Sunday, January 23, 2011

The Birth of a Net

This week's assigned materials have us examining the origin of contemporary computing and the birth of the internet that we use today.  In one of our readings, "20 Things I learned About Browsers and the Web" the following line jumped out at me: "The movement of many of our daily tasks online enables us to live more fully in the real world." Really? I'm not so sure about that.

No doubt the web enabled world that we live in today certainly possesses the potential to allow us all more time to partake in "real world" activities, but how many of us actually use that time to do so? Speaking personally I know that the additional time I gain from banking online is usually spent...well...online.  Hours, minutes or seconds that I don't have to spend standing in lines is generally devoted to online activities, Facebook chatting, leisure surfing, shopping, reading and re-reading beloved literary classics or just catching up on missed episodes of my favorite shows. Non leisure activities like research and homework are  completed exclusively using the resources of  the web.  In fact I had been a grad student for an entire semester before I ever physically stepped foot in the university library. That doesn't mean, however, that I hadn't been making exhaustive use of the library's resources. Quite the contrary, in fact. Now I bet you thought I was a slacker! The point that I am getting at is that while the resources of the internet allow users more time to participate in activities of the "real world" increasingly that world exists on the internet.





The embedded videos above are part of a funny series of ads for the new Windows phone.
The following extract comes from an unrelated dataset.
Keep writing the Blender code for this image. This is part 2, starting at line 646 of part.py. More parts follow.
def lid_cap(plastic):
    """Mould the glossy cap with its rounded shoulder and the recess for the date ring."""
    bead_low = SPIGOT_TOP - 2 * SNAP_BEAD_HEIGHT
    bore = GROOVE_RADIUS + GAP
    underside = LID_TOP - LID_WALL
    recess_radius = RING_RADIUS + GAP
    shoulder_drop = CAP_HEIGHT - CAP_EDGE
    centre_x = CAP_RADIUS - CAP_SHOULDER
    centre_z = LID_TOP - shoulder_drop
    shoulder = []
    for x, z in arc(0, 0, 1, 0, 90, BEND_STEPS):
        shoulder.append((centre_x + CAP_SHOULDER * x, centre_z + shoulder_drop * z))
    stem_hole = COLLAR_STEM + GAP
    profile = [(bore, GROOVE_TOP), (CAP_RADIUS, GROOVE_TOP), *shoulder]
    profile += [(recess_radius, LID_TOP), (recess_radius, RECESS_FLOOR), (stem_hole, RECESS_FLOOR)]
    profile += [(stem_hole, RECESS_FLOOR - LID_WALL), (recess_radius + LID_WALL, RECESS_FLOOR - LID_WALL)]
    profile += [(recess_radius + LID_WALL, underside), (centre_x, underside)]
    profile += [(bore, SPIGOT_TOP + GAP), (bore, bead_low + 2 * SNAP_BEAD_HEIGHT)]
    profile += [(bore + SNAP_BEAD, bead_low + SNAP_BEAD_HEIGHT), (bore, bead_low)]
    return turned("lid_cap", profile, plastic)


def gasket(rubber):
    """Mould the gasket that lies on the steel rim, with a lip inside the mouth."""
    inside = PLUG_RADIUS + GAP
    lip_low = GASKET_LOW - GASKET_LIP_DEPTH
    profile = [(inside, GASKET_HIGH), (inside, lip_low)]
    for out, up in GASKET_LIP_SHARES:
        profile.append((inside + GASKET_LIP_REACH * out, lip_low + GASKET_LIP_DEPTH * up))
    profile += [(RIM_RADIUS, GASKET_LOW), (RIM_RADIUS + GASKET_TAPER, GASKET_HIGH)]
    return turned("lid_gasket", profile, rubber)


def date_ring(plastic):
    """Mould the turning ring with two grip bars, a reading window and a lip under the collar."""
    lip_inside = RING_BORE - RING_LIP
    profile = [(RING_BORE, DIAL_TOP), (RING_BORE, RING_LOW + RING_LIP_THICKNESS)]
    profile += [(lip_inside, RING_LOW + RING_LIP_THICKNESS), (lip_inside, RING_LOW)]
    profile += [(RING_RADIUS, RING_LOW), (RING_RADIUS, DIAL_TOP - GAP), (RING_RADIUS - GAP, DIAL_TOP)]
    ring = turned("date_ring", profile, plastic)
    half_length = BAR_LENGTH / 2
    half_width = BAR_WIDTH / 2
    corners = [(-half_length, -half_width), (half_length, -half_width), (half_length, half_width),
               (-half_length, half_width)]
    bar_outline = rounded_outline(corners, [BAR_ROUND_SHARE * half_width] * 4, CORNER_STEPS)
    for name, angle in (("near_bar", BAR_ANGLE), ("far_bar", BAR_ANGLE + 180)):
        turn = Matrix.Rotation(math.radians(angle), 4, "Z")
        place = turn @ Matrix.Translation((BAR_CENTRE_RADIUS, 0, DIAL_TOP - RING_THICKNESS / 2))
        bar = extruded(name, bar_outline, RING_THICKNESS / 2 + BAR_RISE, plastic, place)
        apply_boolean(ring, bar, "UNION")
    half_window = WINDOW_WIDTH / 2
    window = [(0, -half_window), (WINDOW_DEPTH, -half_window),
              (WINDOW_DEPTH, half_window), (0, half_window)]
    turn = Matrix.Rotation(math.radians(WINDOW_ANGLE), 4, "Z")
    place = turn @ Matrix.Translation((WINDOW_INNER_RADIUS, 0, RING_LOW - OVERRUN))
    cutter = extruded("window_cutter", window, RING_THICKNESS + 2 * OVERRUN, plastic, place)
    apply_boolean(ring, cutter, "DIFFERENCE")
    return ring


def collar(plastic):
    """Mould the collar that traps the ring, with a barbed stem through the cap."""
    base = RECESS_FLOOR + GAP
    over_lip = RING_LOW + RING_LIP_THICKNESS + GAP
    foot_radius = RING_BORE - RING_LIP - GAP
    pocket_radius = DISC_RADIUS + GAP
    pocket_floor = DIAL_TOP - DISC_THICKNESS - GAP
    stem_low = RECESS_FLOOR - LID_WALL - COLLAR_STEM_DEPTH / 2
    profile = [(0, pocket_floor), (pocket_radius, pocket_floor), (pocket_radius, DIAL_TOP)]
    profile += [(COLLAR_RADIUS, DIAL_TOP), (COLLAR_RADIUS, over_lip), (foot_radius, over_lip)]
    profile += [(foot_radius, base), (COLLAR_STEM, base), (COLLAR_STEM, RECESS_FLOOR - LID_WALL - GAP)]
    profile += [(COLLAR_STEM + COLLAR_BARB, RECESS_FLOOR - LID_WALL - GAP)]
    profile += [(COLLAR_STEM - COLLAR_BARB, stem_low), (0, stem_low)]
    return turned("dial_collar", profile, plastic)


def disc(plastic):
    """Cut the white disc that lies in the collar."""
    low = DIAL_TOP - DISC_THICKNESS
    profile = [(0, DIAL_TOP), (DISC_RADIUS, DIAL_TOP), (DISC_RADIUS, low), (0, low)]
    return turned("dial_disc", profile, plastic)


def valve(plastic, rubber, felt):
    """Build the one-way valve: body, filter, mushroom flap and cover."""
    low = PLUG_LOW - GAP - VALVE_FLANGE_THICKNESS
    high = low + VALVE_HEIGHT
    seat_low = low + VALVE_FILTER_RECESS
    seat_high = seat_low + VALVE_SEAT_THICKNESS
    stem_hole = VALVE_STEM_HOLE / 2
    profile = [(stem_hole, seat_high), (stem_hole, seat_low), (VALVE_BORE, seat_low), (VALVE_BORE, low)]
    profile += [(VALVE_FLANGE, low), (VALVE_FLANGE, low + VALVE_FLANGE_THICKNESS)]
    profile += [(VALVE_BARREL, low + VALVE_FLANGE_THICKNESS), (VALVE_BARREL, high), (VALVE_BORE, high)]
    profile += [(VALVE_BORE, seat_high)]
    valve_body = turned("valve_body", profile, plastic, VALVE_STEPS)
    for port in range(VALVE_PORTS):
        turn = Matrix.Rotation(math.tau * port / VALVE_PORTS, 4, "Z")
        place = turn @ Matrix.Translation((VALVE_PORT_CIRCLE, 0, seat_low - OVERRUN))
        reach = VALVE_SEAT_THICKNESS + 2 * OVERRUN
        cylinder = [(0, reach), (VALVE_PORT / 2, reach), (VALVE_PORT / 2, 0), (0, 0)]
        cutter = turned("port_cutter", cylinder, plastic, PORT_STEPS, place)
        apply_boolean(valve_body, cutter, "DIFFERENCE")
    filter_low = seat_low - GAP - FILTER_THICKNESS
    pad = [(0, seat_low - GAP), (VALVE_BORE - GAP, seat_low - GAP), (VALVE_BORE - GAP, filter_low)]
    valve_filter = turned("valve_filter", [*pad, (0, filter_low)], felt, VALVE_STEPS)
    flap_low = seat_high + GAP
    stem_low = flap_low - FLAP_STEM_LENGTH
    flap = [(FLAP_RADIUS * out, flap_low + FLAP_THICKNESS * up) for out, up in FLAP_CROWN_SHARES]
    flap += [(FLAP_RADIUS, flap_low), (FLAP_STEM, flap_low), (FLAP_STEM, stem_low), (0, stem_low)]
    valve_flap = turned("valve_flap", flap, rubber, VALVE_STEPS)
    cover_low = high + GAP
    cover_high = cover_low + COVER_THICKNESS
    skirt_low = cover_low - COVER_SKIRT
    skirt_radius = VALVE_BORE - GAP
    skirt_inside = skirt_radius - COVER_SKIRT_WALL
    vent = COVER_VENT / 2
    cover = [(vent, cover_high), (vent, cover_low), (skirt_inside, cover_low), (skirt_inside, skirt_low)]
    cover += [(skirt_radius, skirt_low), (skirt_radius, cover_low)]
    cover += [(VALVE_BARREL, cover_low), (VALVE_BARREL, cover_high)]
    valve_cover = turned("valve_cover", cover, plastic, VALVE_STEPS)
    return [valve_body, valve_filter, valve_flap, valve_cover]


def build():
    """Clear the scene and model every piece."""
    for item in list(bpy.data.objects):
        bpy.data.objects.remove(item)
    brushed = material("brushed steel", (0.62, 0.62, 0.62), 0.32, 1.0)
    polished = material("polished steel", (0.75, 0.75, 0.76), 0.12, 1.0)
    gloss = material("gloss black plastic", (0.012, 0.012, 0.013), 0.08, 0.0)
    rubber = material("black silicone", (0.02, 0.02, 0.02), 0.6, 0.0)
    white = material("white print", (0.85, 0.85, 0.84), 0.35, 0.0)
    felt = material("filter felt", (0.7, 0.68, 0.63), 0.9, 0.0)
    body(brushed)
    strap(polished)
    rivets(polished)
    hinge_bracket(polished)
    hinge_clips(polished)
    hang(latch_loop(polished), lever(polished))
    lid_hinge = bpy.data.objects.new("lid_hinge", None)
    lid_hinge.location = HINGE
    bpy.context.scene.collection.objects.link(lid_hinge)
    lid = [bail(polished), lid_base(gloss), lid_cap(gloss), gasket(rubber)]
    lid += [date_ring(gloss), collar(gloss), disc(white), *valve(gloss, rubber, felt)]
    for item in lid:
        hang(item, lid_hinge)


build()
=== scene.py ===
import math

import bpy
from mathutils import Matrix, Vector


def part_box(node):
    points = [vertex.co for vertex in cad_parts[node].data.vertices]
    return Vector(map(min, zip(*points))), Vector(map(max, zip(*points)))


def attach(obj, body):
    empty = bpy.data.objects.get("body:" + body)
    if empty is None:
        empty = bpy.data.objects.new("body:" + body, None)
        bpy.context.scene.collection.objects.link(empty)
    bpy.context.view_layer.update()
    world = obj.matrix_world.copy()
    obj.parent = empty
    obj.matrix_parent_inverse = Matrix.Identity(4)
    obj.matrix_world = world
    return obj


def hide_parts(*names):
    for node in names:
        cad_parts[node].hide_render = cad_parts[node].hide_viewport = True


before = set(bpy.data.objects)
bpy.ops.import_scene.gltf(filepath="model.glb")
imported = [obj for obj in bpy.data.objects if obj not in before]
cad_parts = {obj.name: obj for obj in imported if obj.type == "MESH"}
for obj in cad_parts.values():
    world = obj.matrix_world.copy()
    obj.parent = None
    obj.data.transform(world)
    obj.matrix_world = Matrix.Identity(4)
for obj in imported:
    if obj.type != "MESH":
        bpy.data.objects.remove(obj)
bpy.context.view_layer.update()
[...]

Supposedly it's interface is so well designed that users can access the apps they need lightning fast and then get back to the business of the real world just as quickly.  In the ads apparent Android and iPhone users are so immersed in their smart phones that they wander into the middle of their kid's soccer game without even noticing or accidentally drop their phone into a urinal because they couldn't put it down long enough to take a restroom break.  These ads are meant to be over the top, and indeed they are quite funny.  However they're also eerily close the the reality that we live in today.  Now let's be honest, how many times have you found yourself live tweeting with someone sitting in the very same room with you, or Facebook chatting with your friend instead of phone chatting - or actually visiting? Recently I read a tweet from a concert goer who was viewing the concert, that she was actually at, up close on the screen of her smart phone. So what, exactly, is the 2011 definition of the "real world?" That's hard to say, however if that definition doesn't include cloud computing, online communication, smart phones and social media then it is already obsolete.